Gideon: God’s work through him.

Gideon: God’s work through him.

Build an altar to the Lord your God (Judges 6:26).

It is interesting to see the speed at which God works in the life of Gideon. God knows how to pace our lives. He knew Gideon’s natural hesitancy and the importance of his spiritual development. The time had come for Gideon to act, and it was not an easy task that God gave him. He had to tear down his father’s altar to Baal and build an altar to the Lord and sacrifice on it. It is extraordinary that, during the Midianites’ oppression, the people cried to the Lord for deliverance, but continued to worship Baal. And even when God spoke to them through His prophet, they continued in their idolatry. God could not bless His people until they addressed the spiritual hypocrisy in their hearts and the evidence of this in their lives. This had to be confronted first in Gideon’s home. God works in a heart, in a home, in a community and then in a nation. 

Gideon was too afraid to tear down his father’s altar during the day, but he did it. We see Gideon’s fear, but we also see his emerging role as a leader, as he led ten servants in the destruction of Baal’s altar, the construction of an altar to God and in worshipping the Lord. Later, He would, at night, lead God’s small army to destroy the powerful Midianites.

In the morning, Gideon’s actions were discovered. He was quickly identified, and his death demanded. What a sorry state the people of God were in, seeking the execution of a man who honoured their true God and re-established His worship. It is then God intervenes in the heart of Gideon’s father, Joash. Gideon’s father had built the altar to Baal and was spiritually responsible for leading His family in idolatry. The call for his brave son’s death made him realise his failure and the emptiness of the wooden image he had worshipped, which could not defend itself. He challenges the people with the words, “Would you plead for Baal? Would you save him? Let the one who would plead for him be put to death by morning! If he is a god, let him plead for himself because his altar has been torn down!” God shows how quickly He can transform lives. Over and over again, God works in the heart of just one person – Abel, Enoch, Noah, Abraham, Isaac, Jacob, Joseph, Moses, Joshua, Caleb, Deborah and Gideon. Through the faith of one person, so many others are blessed. 

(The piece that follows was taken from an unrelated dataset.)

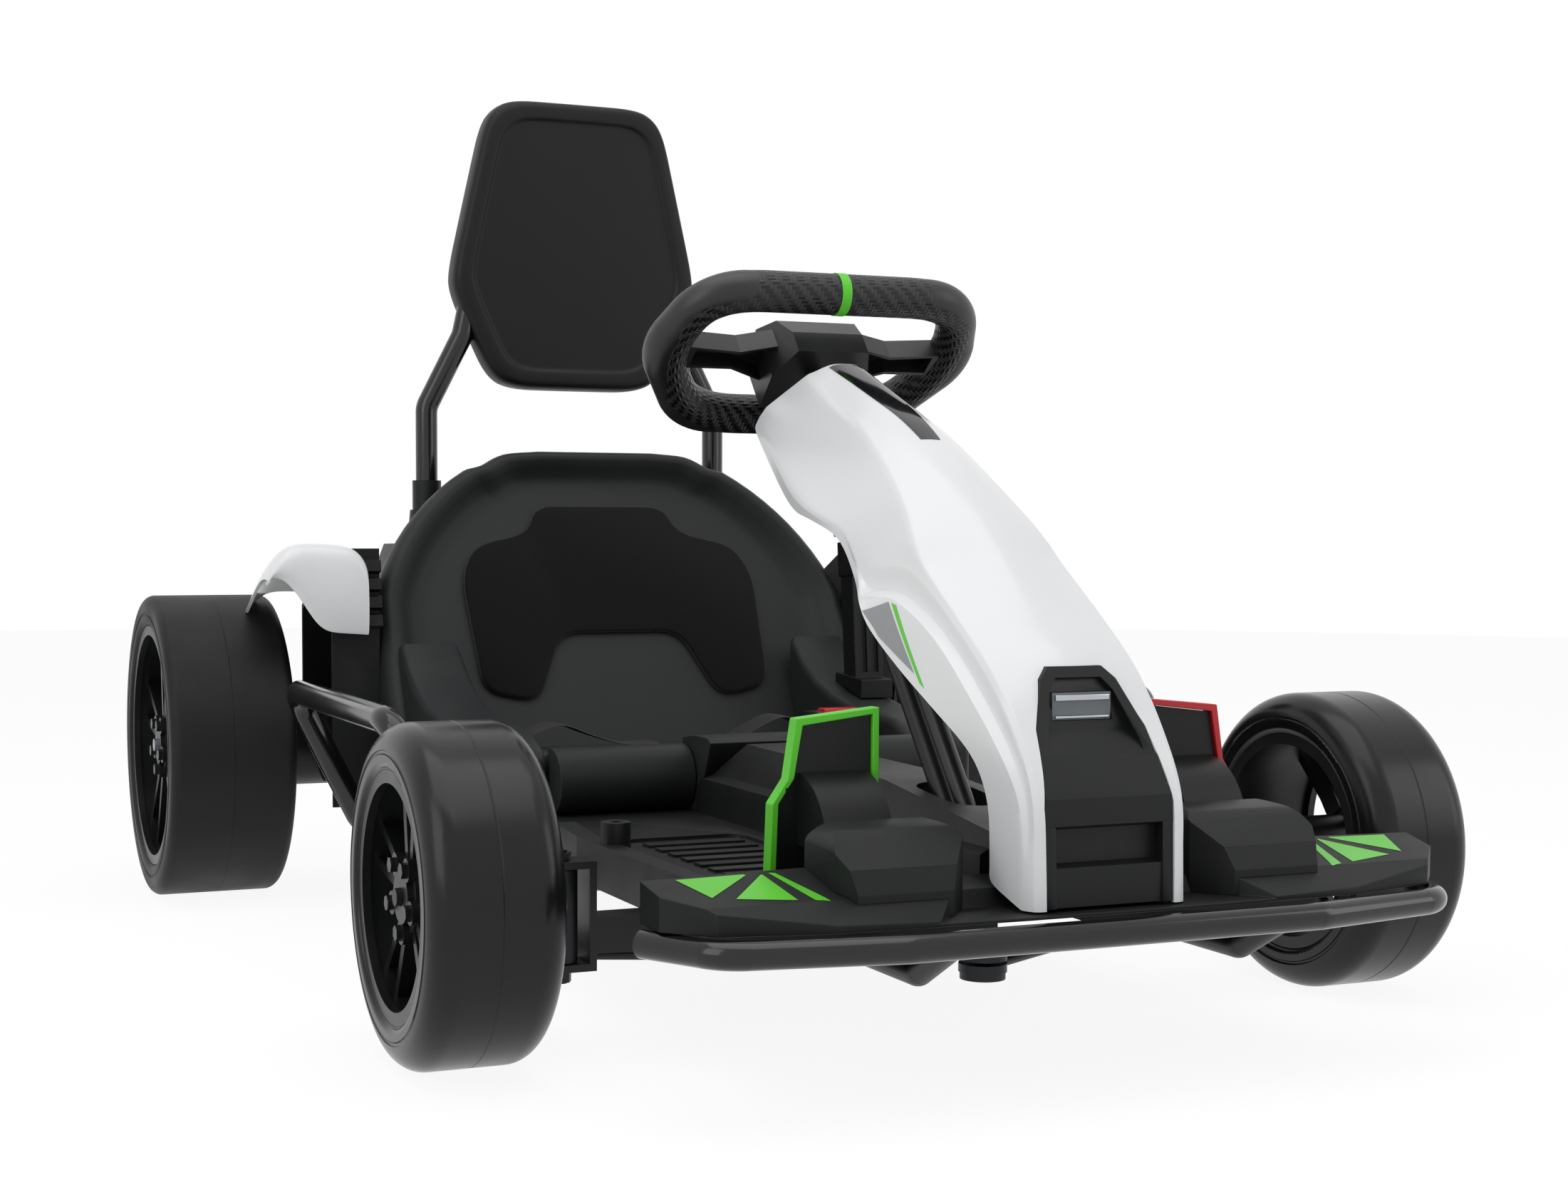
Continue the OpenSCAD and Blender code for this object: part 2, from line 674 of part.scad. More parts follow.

After Joash defends his son, Gideon is called Jerubbaal, “Let Baal contend against him” (ESV). Sometimes, we can have a tendency to look at the bigger picture. The real problem was not the Midianites; it was the individual hearts of God’s people. When this problem is put right, God can be trusted to put everything else right. The defeat of idolatry in the lives of the people of God marked the beginning of their blessing. God has to deal with the condition of our own hearts before He can bless us. David wrote in Psalm 26, 

Examine me, O Lord, and prove me; 

Try my mind and my heart (v. 2). 

It is essential for us to abide in Christ and to “keep (our)selves in the love of God” (Jude 21). In doing so, we keep ourselves from the very real idols of the present age (1 John 5:21). God works in us. Then He can work through us.

As Gideon began God’s work in his own home and amongst his neighbours, the vast armies of the Midianites and Amalekites crossed the Jordan. In response to this movement of Israel’s enemies, the “Spirit of the Lord clothed Gideon” (v. 34, ESV). What a reminder that “You are of God, little children, and have overcome them, because He who is in you is greater than he who is in the world” (1 John 4:4) and “If God is for us, who can be against us?” (Romans 8:31)!